Un percorso inarrestabile scatena una furia omicida, un percorso, però, che aveva sicuramente dato segni premonitori che non erano stati avvertiti dal soggetto, né presi sufficientemente in considerazione dall’ambiente familiare e sociale per fornire quel limite, quel confine e quel contenimento difficile per lui da dare a se stesso e che in fondo rappresentavano una richiesta inconscia di aiuto.
La difficile problematica individuale si lega oltremodo a vissuti tramandati dall’ordine sociale in cui é co-partecipe la Società, ma ciò richiede un ulteriore approfondimento.
Il passaggio da una Società Patriarcale ( sarebbe più consono parlare dei rapporti tra il femminile e il maschile) ad una Società “Condivisa”, non é semplice. Il cambiamento di ruoli é foriero di lacerazioni e sconvolgimenti.

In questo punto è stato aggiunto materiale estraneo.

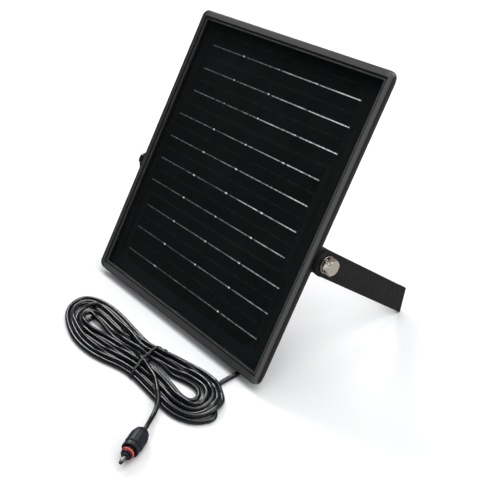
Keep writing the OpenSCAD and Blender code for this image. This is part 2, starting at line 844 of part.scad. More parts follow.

Sono questi i temi da approfondire.
Queste riflessioni, infatti, non affrontano i problemi politici, sociali, ambientali, familiari con i loro rispettivi cambiamenti. Ogni femminicidio, così come ogni patologia, ha la sua storia e la sua etiologia, ma è sempre utile individuare tratti comuni dai quali formulare delle diagnosi in itinere.
Bibliografia
Bollas C. (1993) “L’ombra dell’oggetto. Psicoanalisi del conosciuto non pensato”. Bolla, Roma 198
Freud A. (1936) “L’Io e i meccanismi di difesa”. Giunti, Firenze, 2012.
Freud S. (1914b) “Introduzione al narcisismo” in OSF 7. Bollati Boringhieri, Torino, 1999.
Freud S. (1915) “Lutto e melanconia” in OSF 8. Bollati Boringhieri, Torino, 1996.
Freud S. (1915c) “Considerazioni attuali sulla guerra e sulla morte” in OSF 8. Bollati Boringhieri, Torino, 1996.
Freud S. (1915d) “Pulsioni e loro destini” in “Metapsicologia” in OSF 8. Bollati Boringhieri, Torino, 1996.
Freud S. (1917) “Trasformazioni pulsionali particolarmente dall’erotismo anale” in OSF 8. Bollati Boringhieri, Torino, 2002.
Matte Blanco I. (1975) “L’inconscio come insiemi infiniti”. Einaudi, Milano, 2000.
Romano Toscani R. (2021) “Sigmund Freud. L’origine dell’angoscia” Franco Angeli, Roma, 2021.